## Work to be completed:
What is needed is the run of lines from the one containing "Continue the FreeCAD" through the one containing "bpy.context.scene.camera = camera", echoed exactly, with both ends kept and nothing added.

── Entries provided

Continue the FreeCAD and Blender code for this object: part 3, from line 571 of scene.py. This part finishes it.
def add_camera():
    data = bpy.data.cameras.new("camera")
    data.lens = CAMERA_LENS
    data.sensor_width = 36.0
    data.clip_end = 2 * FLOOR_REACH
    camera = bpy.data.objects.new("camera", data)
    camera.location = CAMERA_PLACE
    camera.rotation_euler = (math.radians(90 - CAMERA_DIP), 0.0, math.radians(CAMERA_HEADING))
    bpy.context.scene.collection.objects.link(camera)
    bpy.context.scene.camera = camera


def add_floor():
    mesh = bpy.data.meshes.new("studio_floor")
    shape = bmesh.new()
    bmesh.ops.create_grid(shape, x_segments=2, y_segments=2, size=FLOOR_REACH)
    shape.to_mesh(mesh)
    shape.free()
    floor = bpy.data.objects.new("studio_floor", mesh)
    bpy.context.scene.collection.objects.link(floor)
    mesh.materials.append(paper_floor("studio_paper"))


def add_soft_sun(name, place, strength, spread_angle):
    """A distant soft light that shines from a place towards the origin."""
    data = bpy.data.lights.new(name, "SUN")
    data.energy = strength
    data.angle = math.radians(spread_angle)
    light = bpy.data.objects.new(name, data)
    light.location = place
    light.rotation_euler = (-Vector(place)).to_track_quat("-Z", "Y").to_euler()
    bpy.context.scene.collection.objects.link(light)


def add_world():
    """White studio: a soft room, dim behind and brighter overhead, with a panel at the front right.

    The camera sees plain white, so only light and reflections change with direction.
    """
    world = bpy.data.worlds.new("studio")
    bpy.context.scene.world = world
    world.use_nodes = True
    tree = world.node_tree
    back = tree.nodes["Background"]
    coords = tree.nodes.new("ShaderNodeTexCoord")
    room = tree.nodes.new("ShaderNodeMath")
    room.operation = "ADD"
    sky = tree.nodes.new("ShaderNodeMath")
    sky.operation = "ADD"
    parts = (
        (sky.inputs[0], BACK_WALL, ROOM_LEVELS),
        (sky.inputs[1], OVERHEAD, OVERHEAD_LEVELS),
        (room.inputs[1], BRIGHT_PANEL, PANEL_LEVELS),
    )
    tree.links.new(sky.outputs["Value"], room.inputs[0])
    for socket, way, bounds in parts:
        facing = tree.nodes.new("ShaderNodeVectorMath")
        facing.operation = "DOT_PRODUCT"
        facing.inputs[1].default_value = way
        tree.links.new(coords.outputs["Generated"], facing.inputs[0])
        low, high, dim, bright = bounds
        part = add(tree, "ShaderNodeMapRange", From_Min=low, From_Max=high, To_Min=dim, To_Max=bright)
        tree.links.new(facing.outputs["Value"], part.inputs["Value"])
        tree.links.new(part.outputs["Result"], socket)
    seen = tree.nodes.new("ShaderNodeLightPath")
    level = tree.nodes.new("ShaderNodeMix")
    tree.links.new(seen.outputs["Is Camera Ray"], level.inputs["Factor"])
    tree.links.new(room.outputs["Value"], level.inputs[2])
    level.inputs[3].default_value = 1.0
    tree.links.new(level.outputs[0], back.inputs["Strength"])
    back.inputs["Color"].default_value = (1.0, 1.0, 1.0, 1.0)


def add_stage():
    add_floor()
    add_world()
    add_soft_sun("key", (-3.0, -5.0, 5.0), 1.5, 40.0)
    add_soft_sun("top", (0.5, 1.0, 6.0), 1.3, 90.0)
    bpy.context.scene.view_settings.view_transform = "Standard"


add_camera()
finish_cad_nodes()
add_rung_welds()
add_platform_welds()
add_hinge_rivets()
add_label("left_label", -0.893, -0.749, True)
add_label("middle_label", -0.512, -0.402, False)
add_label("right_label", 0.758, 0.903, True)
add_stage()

────
── Entries provided

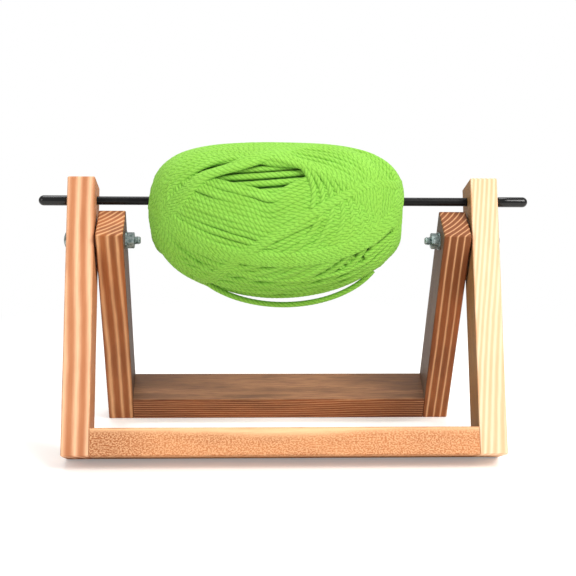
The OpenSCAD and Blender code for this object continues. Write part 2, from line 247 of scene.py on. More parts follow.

────
── Entries provided

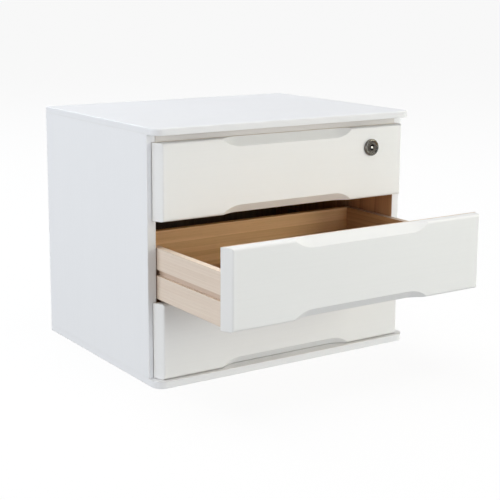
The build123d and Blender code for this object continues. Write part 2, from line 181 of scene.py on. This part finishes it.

────

## Answer for this exercise:
Continue the FreeCAD and Blender code for this object: part 3, from line 571 of scene.py. This part finishes it.
def add_camera():
    data = bpy.data.cameras.new("camera")
    data.lens = CAMERA_LENS
    data.sensor_width = 36.0
    data.clip_end = 2 * FLOOR_REACH
    camera = bpy.data.objects.new("camera", data)
    camera.location = CAMERA_PLACE
    camera.rotation_euler = (math.radians(90 - CAMERA_DIP), 0.0, math.radians(CAMERA_HEADING))
    bpy.context.scene.collection.objects.link(camera)
    bpy.context.scene.camera = camera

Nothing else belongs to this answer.